Data Flow Nodes in XCSG can be roughly divided into three categories, first related to read/write operations, second related to arithmetic operations, and third related to logical operations. In addition, read/write operations can be further distinguished based on whether a pointer or an array is involved or not. We will cover them in this same order: read/write, arithmetic/logical, and pointers/arrays.
Read/Writes
- XCSG.Assignment: An XCSG.DataFlow_Node that represents a variable assignment. In terms of slicing literature, this will be called a ‘Definition’.
- XCSG.Constant: An XCSG.DataFlow_Node that represents a constant value in the source code.
Arithmetic and Logical operators
- XCSG.Operator: An XCSG.DataFlow_Node that represents an operation on one or more XCSG.DataFlow_Nodes.
- XCSG.UnaryOperator: An XCSG.Operator node that represents a unary operation such as negation.

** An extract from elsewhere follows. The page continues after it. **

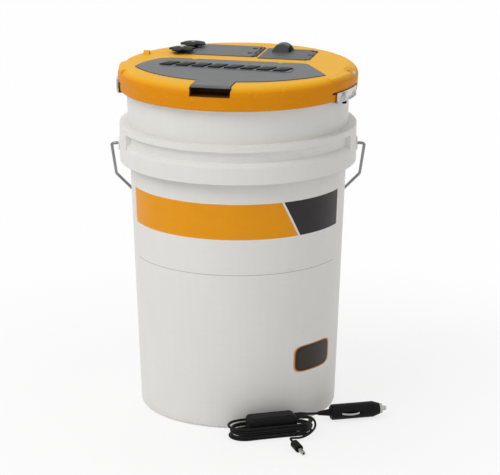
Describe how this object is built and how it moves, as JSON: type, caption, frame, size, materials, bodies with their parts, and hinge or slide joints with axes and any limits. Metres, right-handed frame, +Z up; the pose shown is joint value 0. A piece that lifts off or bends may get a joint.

- XCSG.BinaryOperator: An XCSG.Operator node that represents a binary operation such as addition.
- XCSG.leftOperand: An XCSG.DataFlow_Edge that connects an XCSG.DataFlow_Node to an XCSG.BinaryOperator node where the data flow node represents the left operand.
- XCSG.rightOperand: An XCSG.DataFlow_Edge that connects an XCSG.DataFlow_Node to an XCSG.BinaryOperator node where the data flow node represents the right operand.
- XCSG.Addition: An XCSG.Operator node that represents an addition operation.
Pointers/Arrays
- XCSG.Pointer: An XCSG.DataFlow_Node that represents a pointer variable.
- XCSG.ArrayRead: An XCSG.DataFlow_Node that represents an array read.
- XCSG.ArrayWrite: An XCSG.DataFlow_Node that represents an array write.